How to Kill a Mortal God: Hobbes on the Theory and Practice of Rebellion

Vijay Phulwani | Visiting Professor, University of Virginia

Friday, October 21, 2022 2:00 PM to 3:30 PM

Abstract/Description

This article uses Hobbes’s discussions of rebellions—what they are and how they are started—to illuminate what I refer to as his theory of political organizing, his views about the processes through which collective political agents can be created and structured. While there is perhaps no more famous representation of collective agency than the image of the sovereign commonwealth on the frontispiece to Leviathan, my argument is that the state was not the only mortal god in Hobbes’s thought. Throughout his career, Hobbes also frequently described rebellions as collective bodies that could also exercise tremendous power.

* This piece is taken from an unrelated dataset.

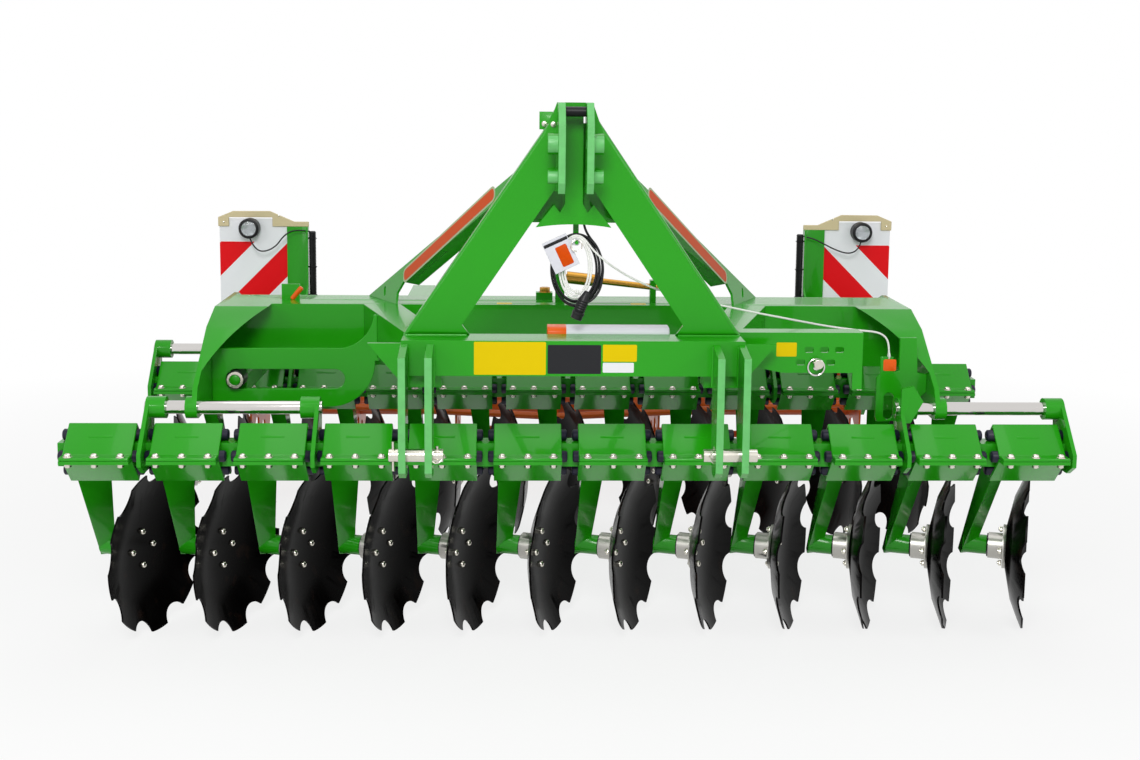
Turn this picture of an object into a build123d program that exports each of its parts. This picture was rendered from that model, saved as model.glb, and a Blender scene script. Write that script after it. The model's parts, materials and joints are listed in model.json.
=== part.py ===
from build123d import *
from math import cos, pi, radians, sin, sqrt, tan
import os

os.makedirs("parts", exist_ok=True)

# Mounted disc harrow with two rows of notched discs and a cage roller.
# Millimetres. +X is to the right in the front view, +Y points to the rear, +Z is up.
# The discs' lower rims touch z = 0.

# Overall layout, lengths along Y from the front beam's middle
HITCH_REACH = 365.0
ROW_SPACING = 1000.0
MAIN_BEAM_OFFSET = 550.0
ROLLER_OFFSET = 1895.0
ROLLER_RADIUS = 260.0
FRONT_Y = (HITCH_REACH - ROLLER_OFFSET - ROLLER_RADIUS) / 2
REAR_Y = FRONT_Y + ROW_SPACING
MAIN_Y = FRONT_Y + MAIN_BEAM_OFFSET
ROLLER_Y = FRONT_Y + ROLLER_OFFSET
HITCH_FRONT_Y = FRONT_Y - HITCH_REACH

# Fits between pieces
RUNNING_FIT = 0.1
SEAT_FIT = 0.05

# Disc rows
DISCS_PER_ROW = 12
ROW_SHIFT = 15.0
FRAME_X = -ROW_SHIFT
DISC_PITCH = 250.0
BEAM_SIDE = 70.0
BEAM_Z = 620.0
BEAM_LENGTH = 3000.0
CLAMP_LENGTH = 200.0
CLAMP_HALF_DIAGONAL = 88.0
CLAMP_WALL = 8.0
FLANGE_REACH = 30.0
FLANGE_THICKNESS = 10.0
CORD_PROUD = 10.0

# Discs and hubs
DISC_RADIUS = 255.0
DISC_THICKNESS = 6.0
DISC_FLAT_RADIUS = 70.0
DISC_MIDDLE_RADIUS = 165.0
DISC_MIDDLE_DEPTH = 20.0
DISC_DEPTH = 58.0
NOTCH_COUNT = 9
NOTCH_RADIUS = 52.0
NOTCH_CENTRE_RADIUS = 272.0
FLANGE_RADIUS = 70.0
HUB_FLANGE_THICKNESS = 10.0
HUB_RADIUS = 41.5
HUB_LENGTH = 55.0
AXLE_RADIUS = 20.0
AXLE_END_GAP = 2.0
HUB_FLOOR = 8.0
HUB_FACE_GAP = 5.0
DISC_BACK = 225.0
DISC_SIDE = 40.0

# Disc arms: a three-sided section under the clamp tapers to another one around the axle.
# Corners are (X towards the disc, Y), from the clamp's middle at the top and from the axle's line at the foot
ARM_SIDE = 85.0
ARM_TOP_Z = BEAM_Z - 8.0
ARM_FOOT_Z = 222.0
ARM_TOP = [(-85, -42), (-4, 75), (-85, 86)]
ARM_FOOT = [(-95, -8), (-50, 2), (-88, 42)]
ARM_BOSS_RADIUS = 31.0

# Slide bars that carry the rows
BAR_RADIUS = 20.0
BAR_DY = 45.0
BAR_DZ = 125.0
BAR_OVERHANG = 12.0
CARRIER_THICKNESS = 12.0
COLLAR_RADIUS = 33.0
COLLAR_LENGTH = 45.0

# Main beam and side plates
MAIN_LENGTH = 2210.0
MAIN_DEPTH = 210.0
MAIN_HEIGHT = 200.0
MAIN_TOP = 1000.0
SIDE_THICKNESS = 15.0
RING_RADIUS = 33.0
RING_LENGTH = 35.0
COVER_WIDTH = 155.0
COVER_FOOT_Z = 846.0
COVER_THICKNESS = 10.0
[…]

I trace the changing ways Hobbes tried to understand rebellion as he moved from what I call the incipient states model of The Elements of Law and De Cive to the political monstrosity model of Leviathan and Behemoth. In the former model, rebellions have roughly the same organization structure as states, though their existence is contrary to law. In the latter model, rebellions are still collective agents, but unlike the sovereign state, which gains its power from the consent of individuals uniting themselves into a single entity, rebellions are created by joining other artificial persons and corporate agents into a single monstrous body. By drawing on popular 16th century ideas about monsters, Hobbes was able to portray this powerful form of political agency as dangerously unstable. Finally, I show how this image of rebellion as a monstrous, compound collective agent plays a crucial role in shaping Hobbes’s practical and strategic political advice. Simply put, Hobbes insisted that the sovereign must also be an organizer, someone with the power to reorganize the social relationships, collective agents, and political institutions from which rebellions emerge in order to reinforce, rather than undermine, sovereign authority.